La ventaja política de la democracia sobre los demás sistemas de gobierno no consiste en que los dirigentes elegidos democráticamente sean siempre mejores que los demás, sino en que mandan menos. Es decir, que nunca mandan en solitario y sin cortapisa posible porque tienen su poder limitado por otros poderes no menos legítimos que pueden obstaculizar o incluso frenar sus decisiones. La democracia es el sistema político que institucionaliza la desconfianza en los líderes y la vigilancia sobre ellos por distintos medios. El más importante de todos es la separación de los poderes ejecutivo (gobierno), legislativo (parlamento) y judicial, cuyo primer teorizador fue Montesquieu en el siglo XVIII. Cada una de estas instancias tiene su función propia, pero las dos últimas pueden y en muchos casos deben funcionar como cortapisas de la primera. Y en teoría la tercera, el poder judicial, no tiene como función decidir el camino a seguir por la comunidad ni decretar las normas a las que todos deben atenerse, sino simplemente aplicar imparcialmente el reglamento del juego democrático. Es decir ejercer como árbitros.
Algunos son muy críticos con los jueces, diciendo que es el único de los tres poderes no sometido a elección democrática sino a cooptación profesional. Pero también es cierto que los jueces son los únicos que deben poseer una preparación específica para su cargo, lo que no ocurre con los gobernantes ni con los parlamentarios. Es decir, cualquiera puede ser ministro o miembro del parlamento (o votante en las elecciones generales, si vamos a eso), pero hacen falta determinados estudios y pruebas para llegar a ser juez. Por supuesto, este profesionalismo no garantiza su imparcialidad, pero en principio debería garantizar una vía distinta que la meramente ideológica para llegar al puesto. Sin duda los jueces tendrán cada cual su propia forma de pensar y también su carácter, con los vicios propios de la humanidad: vanidad, venalidad, ambición y todos los demás. Son seres humanos no mejores que los demás, pero tampoco peores: y es preciso recordar que los humanos estamos siempre en manos de nuestros semejantes, para bien y para mal.
Uno de los males indudable de muchas democracias – entre ellas la española – es que los cargos de las más altas instancias judiciales dependen a fin de cuentas de imposiciones o pactos fruto del reparto parlamentario de escaños: en el Tribunal Supremo o en el Tribunal Constitucional los miembros han sido propuestos por los diferentes partidos y se muestran generalmente sumisos a su viciado origen, es decir, los que vienen propuestos por las izquierdas apoyan lo que desean las izquierdas y los que son deudores de la derecha se comportan como la derecha quiere. Un escándalo… aceptado como lo más normal del mundo. ¡La independencia de los jueces es de tal calaña que se sabe lo que van a decidir en cada caso antes de que se pronuncien! Y para colmo, en España, el ejecutivo tiene la atribución de nombrar al Fiscal General, lo cual – dada la habitual docilidad de los designados para este puesto, tanto por los gobiernos de derechas como de izquierdas – se convierte en una forma de manipular las iniciativas del poder judicial. Si alguna reforma institucional es necesaria en nuestro país, será sin duda la que corrija en la medida de lo posible esta esclavización de lo judicial a lo legislativo y ejecutivo. Y ello a pesar de que los políticos no dejen de decir que los jueces no deben meterse en política…, sobre todo cuando contrarían alguna de las políticas por ellos propuestas.
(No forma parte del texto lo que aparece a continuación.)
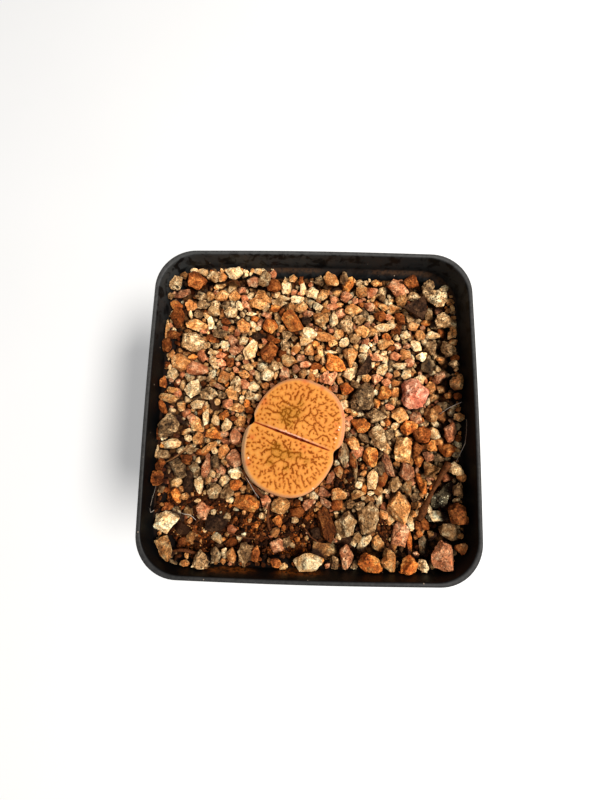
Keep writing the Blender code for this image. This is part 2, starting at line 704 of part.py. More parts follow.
def make_gravel(group, hole):
    """Top dressing: a bed of grit with crushed stones sunk into it, fused as one body."""
    block = bmesh.new()
    floor_z = MIX_TOP_Z - GAP
    size = Matrix.Diagonal((2.4 * RIM_HALF, 2.4 * RIM_HALF, BED_TOP_Z - floor_z, 1))
    bmesh.ops.create_cube(block, size=1, matrix=Matrix.Translation((0, 0, (BED_TOP_Z + floor_z) / 2)) @ size)
    gravel = mesh_object("gravel", group, block, material("mixed_grit", (0.52, 0.34, 0.20), 0.9))
    stones = new_collection("stones")
    for index, (spot, corners, length, width, turn, seed) in enumerate(stone_places()):
        hull = stone_hull(seed, corners, length, width, turn)
        lift = BED_TOP_Z + STONE_LIFT * STONE_HEIGHT * width
        hull.transform(Matrix.Translation((spot.x, spot.y, lift)))
        mesh_object(f"stone_{index}", stones, hull)
    boolean(gravel, "UNION", stones)
    remove_all(stones)
    ledge_z = STEP_TOP_Z + WALL + GAP
    above = [
        square_ring(inner_half(MIX_TOP_Z + GAP), MIX_TOP_Z + GAP),
        square_ring(inner_half(STEP_FOOT_Z), ledge_z),
        square_ring(COLLAR_FOOT_HALF - WALL - GAP, ledge_z + 0.02 * MM),
        square_ring(RIM_HALF - WALL - GAP, POT_HEIGHT + WALL),
    ]
    inside = mesh_object("inside", group, loft(above))
    boolean(gravel, "INTERSECT", inside)
    bpy.data.objects.remove(inside, do_unlink=True)
    boolean(gravel, "DIFFERENCE", hole)
    keep_main_body(gravel)
    shade(gravel, math.radians(25))
    return gravel


def main():
    """Build the four pieces of the potted plant."""
    clear_scene()
    group = new_collection("potted_lithops")
    cutters = new_collection("cutters")
    make_pot(group)
    hole = plant_cutter(cutters)
    make_mix(group, hole)
    make_gravel(group, hole)
    make_lithops(group)


main()
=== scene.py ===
"""Looks of a living stone (lithops) in a small square pot of crushed stone.

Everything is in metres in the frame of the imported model: the origin is in the middle of
the pot's foot, +Z is up, +X the right and +Y the top of the reference picture.
"""

import itertools
import math
import random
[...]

En una palabra: sin árbitros, no hay juego posible. Y en el juego democrático, para gran parte de las cuestiones esenciales, los jueces son los árbitros necesarios. Lo difícil es instrumentar las medidas a fin de que sea lo más difícil posible “comprarlos” ideológicamente…
FERNANDO SAVATER: DICCIONARIO DEL CIUDADANO SIN MIEDO A SABER. Ariel (Barcelona), 2007, 88 páginas.